Daily Moving Averages: 21, 55, & 100: 2.8862 , 2.8836 , 2.9551
Weekly Moving Averages: 21, 55, & 100: 2.9657 , 2.9723 , 3.0014
The funds have jumped in with both barrels in this market; they are driving the price ever closer to $3.00.
- The perception of the removal of stimulus was enough to move those with bovine tendencies t he sidelines.
- Although July is likely to bounce from 2.8650, it is a weak pattern and a rally should be sold.
- There is minor resistance at 2.8950.
- This level is also a minor upside pivot. If it’s broken, it signals a broader recovery, though not a change in trend.
- With a break of the minor upside pivot, July will be on track to see 2.91 to 2.9150.
- The closest pivot to this level is 2.93.

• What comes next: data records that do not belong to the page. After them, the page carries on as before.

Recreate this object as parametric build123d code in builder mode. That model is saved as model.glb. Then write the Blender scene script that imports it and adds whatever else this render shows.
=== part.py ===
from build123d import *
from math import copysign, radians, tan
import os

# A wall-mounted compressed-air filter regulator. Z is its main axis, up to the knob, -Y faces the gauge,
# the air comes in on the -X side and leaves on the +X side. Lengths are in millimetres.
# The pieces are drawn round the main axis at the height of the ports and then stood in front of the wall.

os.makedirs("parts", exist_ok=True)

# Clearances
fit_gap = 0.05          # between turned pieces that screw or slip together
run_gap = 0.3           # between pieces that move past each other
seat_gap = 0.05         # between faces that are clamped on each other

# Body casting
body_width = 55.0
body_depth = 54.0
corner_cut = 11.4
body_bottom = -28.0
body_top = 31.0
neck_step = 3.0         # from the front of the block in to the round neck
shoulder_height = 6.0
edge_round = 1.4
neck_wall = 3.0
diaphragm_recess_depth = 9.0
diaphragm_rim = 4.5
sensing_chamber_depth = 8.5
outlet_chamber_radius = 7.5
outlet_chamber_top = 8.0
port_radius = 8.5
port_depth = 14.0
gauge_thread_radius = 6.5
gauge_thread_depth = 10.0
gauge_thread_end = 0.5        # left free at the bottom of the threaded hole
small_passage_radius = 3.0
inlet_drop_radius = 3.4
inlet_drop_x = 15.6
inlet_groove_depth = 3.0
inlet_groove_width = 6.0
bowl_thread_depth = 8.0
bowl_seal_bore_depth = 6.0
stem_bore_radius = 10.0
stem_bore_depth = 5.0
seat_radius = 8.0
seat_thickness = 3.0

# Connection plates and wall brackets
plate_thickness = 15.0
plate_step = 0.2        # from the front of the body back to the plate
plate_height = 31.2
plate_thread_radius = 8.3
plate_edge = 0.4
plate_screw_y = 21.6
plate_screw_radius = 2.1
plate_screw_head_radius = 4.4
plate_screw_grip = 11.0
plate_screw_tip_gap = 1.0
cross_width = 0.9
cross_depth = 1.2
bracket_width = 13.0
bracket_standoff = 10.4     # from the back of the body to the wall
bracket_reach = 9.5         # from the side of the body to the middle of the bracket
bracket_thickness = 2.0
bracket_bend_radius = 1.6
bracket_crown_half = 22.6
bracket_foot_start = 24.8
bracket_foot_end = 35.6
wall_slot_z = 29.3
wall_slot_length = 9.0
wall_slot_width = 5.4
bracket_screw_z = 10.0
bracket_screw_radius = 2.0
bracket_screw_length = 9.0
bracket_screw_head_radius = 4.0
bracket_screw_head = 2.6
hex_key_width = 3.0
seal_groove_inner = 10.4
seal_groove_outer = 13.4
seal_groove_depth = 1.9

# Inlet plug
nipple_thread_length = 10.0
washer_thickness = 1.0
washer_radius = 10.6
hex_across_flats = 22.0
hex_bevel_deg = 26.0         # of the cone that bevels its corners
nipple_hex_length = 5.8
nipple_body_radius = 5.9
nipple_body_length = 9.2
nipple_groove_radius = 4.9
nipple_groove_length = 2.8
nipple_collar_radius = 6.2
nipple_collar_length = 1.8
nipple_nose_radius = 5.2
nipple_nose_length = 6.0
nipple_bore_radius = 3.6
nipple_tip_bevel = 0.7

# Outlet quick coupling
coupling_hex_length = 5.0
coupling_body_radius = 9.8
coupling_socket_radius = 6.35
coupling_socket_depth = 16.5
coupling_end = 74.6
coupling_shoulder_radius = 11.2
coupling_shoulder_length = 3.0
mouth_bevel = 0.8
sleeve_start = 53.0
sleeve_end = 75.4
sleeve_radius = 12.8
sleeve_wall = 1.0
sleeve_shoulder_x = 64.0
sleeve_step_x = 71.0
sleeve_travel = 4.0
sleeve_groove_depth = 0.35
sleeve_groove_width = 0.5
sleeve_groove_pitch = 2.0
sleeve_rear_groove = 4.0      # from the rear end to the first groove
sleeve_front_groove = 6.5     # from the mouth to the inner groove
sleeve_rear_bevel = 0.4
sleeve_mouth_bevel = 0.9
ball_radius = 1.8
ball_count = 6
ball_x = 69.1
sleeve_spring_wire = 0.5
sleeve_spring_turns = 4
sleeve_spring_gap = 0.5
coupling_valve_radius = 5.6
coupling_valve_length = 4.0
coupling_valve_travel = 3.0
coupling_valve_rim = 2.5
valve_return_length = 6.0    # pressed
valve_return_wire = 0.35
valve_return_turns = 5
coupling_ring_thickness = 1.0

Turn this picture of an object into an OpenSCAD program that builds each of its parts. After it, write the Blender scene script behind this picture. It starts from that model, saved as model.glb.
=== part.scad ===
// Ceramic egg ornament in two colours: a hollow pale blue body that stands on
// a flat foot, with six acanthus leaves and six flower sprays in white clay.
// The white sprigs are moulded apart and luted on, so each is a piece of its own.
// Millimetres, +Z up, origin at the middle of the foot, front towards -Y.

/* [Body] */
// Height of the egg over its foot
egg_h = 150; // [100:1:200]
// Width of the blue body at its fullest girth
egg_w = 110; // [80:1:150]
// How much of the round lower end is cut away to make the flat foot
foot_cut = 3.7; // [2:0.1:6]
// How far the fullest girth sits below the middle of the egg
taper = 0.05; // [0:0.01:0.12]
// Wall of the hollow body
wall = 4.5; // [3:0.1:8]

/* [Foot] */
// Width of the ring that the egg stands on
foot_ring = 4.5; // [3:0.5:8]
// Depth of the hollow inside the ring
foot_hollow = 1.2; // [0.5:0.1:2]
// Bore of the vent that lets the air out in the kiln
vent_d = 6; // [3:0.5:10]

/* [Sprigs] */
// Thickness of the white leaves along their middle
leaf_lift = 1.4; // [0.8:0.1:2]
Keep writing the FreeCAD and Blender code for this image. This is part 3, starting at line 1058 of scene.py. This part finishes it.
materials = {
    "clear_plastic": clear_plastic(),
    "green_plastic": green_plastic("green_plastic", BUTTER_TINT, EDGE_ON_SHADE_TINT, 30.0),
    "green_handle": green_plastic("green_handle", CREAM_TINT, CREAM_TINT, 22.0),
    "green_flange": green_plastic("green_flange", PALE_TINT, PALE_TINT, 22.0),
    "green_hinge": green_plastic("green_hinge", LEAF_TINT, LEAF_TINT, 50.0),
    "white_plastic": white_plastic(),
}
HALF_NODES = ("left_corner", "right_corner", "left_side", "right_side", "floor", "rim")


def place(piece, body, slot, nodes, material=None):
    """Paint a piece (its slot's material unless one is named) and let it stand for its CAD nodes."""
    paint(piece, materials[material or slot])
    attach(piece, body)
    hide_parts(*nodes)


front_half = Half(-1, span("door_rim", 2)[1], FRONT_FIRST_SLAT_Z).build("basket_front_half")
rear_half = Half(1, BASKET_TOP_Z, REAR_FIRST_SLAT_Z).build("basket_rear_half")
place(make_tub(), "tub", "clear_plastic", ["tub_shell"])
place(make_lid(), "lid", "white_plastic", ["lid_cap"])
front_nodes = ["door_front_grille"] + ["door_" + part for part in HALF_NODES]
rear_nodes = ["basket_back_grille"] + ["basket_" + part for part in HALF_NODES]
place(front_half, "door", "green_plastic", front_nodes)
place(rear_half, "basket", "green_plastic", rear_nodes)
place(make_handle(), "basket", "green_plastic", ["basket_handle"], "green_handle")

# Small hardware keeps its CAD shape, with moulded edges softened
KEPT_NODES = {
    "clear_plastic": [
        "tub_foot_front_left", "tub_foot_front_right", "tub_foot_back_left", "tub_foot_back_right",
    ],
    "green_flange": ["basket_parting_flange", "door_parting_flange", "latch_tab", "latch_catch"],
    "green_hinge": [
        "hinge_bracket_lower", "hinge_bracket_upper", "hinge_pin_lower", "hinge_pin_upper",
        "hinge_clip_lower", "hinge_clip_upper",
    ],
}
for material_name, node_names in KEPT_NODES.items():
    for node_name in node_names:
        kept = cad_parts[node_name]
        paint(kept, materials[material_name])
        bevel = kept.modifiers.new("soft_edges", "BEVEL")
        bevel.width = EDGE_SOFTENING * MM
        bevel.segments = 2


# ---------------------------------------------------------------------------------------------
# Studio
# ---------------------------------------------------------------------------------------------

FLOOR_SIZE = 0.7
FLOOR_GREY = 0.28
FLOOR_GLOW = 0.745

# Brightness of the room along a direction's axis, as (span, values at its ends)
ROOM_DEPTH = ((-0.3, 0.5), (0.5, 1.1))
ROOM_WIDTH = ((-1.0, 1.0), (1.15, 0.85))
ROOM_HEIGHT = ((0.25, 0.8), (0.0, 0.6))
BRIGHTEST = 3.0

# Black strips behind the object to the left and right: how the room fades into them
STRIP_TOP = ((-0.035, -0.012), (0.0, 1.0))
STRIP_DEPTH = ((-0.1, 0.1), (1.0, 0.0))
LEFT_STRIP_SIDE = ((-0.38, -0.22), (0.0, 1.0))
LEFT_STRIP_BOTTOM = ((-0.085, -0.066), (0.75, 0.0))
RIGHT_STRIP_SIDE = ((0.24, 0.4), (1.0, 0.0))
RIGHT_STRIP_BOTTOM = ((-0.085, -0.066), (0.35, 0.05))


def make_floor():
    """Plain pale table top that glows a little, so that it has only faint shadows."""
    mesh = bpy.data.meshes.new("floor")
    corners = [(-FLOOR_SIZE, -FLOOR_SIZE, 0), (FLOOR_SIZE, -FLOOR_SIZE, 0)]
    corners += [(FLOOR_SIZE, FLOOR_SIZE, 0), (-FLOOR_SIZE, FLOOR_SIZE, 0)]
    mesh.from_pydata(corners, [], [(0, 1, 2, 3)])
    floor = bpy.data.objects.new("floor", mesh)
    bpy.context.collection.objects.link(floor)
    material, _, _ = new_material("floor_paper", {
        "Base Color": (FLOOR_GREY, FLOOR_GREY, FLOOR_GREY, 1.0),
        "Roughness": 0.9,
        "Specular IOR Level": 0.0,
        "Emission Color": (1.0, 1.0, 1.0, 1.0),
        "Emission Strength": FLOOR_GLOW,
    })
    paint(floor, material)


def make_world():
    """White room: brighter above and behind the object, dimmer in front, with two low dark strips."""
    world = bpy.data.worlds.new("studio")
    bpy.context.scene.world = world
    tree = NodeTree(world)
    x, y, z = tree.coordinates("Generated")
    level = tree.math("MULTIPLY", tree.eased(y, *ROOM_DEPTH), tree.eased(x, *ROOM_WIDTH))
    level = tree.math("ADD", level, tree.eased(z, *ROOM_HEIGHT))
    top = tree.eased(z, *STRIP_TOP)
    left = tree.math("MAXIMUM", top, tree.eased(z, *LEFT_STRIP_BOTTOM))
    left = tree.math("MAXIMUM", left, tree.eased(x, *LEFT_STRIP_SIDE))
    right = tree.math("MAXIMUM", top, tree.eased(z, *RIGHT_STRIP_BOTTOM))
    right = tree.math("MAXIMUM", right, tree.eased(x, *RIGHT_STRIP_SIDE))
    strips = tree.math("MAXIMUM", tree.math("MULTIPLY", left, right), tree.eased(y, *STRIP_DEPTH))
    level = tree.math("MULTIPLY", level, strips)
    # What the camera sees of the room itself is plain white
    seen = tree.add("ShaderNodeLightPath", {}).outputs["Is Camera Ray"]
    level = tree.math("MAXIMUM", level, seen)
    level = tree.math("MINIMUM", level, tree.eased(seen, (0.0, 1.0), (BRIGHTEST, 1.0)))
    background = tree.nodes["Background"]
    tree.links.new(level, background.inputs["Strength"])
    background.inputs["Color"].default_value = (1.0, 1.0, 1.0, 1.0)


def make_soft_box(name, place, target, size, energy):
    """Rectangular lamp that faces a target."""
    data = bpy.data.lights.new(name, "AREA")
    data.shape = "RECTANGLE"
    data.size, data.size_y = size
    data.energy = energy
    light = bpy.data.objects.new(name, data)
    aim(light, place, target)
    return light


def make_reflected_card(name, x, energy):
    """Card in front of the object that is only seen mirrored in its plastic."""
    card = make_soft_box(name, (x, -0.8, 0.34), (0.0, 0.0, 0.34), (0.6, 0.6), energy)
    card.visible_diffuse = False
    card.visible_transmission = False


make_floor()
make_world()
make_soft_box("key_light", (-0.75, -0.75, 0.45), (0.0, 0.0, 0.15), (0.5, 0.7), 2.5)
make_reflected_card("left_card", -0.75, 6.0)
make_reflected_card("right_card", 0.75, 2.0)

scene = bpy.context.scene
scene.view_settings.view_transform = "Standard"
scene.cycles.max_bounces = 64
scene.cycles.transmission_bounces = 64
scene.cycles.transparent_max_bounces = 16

- We see further downside to come, be it Friday or Monday.
- There is an initial downside target at 2.83 to 2.8250 once 2.86 is broken.
- Key trend support is at 2.78.
- Our model suggests that 2.78 will be tested in the short run.
- We are a seller of the rally at 2.91 with a stop over 2.92.
- All of the moving averages (21, 55, and 100) have been settled below.
Daily Moving Averages: 21, 55, & 100: 3.959 , 4.060 , 3.835
Weekly Moving Averages: 21, 55, & 100: 3.812 , 3.388, 3.256
The bulls were saved by the 100 DMA on Thursday despite the fact that inventories came in higher than expected, and weather forecasts are vacillating.
- July was down 2.2% on the day, in the largest decline since June 6.
- Friday is likely to be a day of congestion, but it is imperative that 3.835 holds.
- There is initial resistance at 3.935.
- July is at a bifurcation point in the pattern, which means we can interpret it 2 ways with equal probability.
- Our primary outlook calls for July to show weakness early on Friday, as well as a test of the 100 DMA AT 3.83.
- An intraday break of this level will cause a drop of another 10 cents to 3.74 to 3.73.
- We are a seller of the rally at 3.92 with a stop over 3.94.
- The alternate count is that weather turns more bullish and lifts July to test 4.00.
- We noted in industry reports that wells are being drilled much faster and cheaper than in the past. The IEA sees natural gas as the motor fuel of the future, and this will be very supportive of the market in the long term.